Over the past few years, there has been so much turmoil in our world.
Alton Sterling, Michael Brown, Brock Turner, Dallas, Baltimore.
There has been so much hate and so much hurt.
I sat at my computer for a long time attempting to write an article in the wake of the chaos that has ensued these past few weeks. I am at a loss for words.
Before I go on, I want to say. There is no side here. I mourn for the loss of the brothers in blue who were killed in Dallas. I pray for their families and that they rest in peace. But I also mourn for those wrongly killed by police officers.
I am not on any side. Rather, I am in unity with human beings as a whole as we continue to struggle through the murky waters of "equality."
Here's a thing about equality: we claim that we have it and we deny that privilege exists. To me, that is embarrassing. That we can blindly turn our eyes to the privilege that our society has established and continues to permit. We claim we live in an equal world, yet how come women are still paid less, homosexuals still experience hate crime, and so on?

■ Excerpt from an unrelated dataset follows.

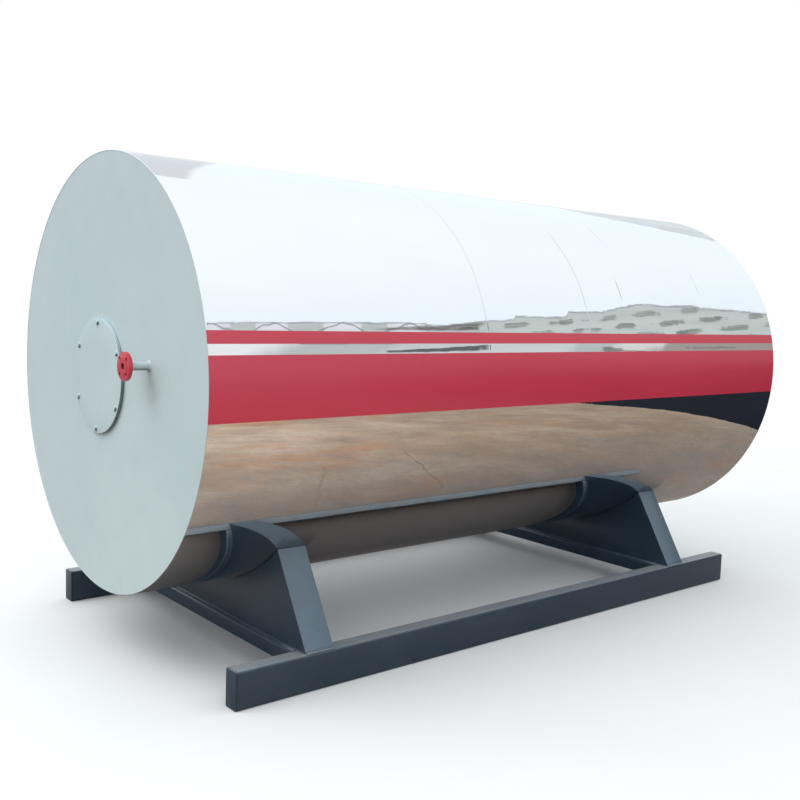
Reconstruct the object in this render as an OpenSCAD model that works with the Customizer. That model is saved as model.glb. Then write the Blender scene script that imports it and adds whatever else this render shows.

It's 2016. And we are still fighting for equal rights. We are still screaming, our voices tired, to be loved by a society that shames anyone who is different- anyone who is gay, lesbian, transgender, black, yellow, female.
It is 2016. Yet we are still protesting and rallying for rights that should have been granted a long time ago.
It is 2016. And men still make more than women in the same job, homosexual individuals are still experiencing hate crimes, rapists are sentenced to less time than drug dealers, people still cross to the other side of the street when a black man is walking towards them, and on and on and on it goes until my stomach curls and churns.
It is 2016. And none of us are equal, yet we claim to live in the land of equality. The land of the free. The home of the brave.
It is 2016. Yet some women are still held hostage by the chains of marriage to an abusive man. Some parents have to tell their children the correct way to respond to a cop in the hopes that their child comes home safe.
It is 2016. And I am disgusted by our world. We have lost touch with the ideal that America was founded on: a melting pot.
For being the "New World" we're pretty behind on the times. 44 presidents later and they've all been men. Cities revolt for their lost brothers and sisters via police brutality. Men are only sentenced to six months in jail for a rape.
It is 2016. Shouldn't things be different?
Can't we all stop hating and start loving. I want acceptance and peace.
I want my children to be raised in a world that is not cruel, discriminatory, racist, or sexist. I want my children to live in a world that is better. I want my children to grow old in a world that we fixed, that we made better. I hope you do too.
But in order for that to happen, we need to make a change. We need to accept that privilege exists, that we are not equal. And we need to dismantle the structure that we have created to make this happen. We need to start again in the hopes that we can create an equal and loving world for our children's sake.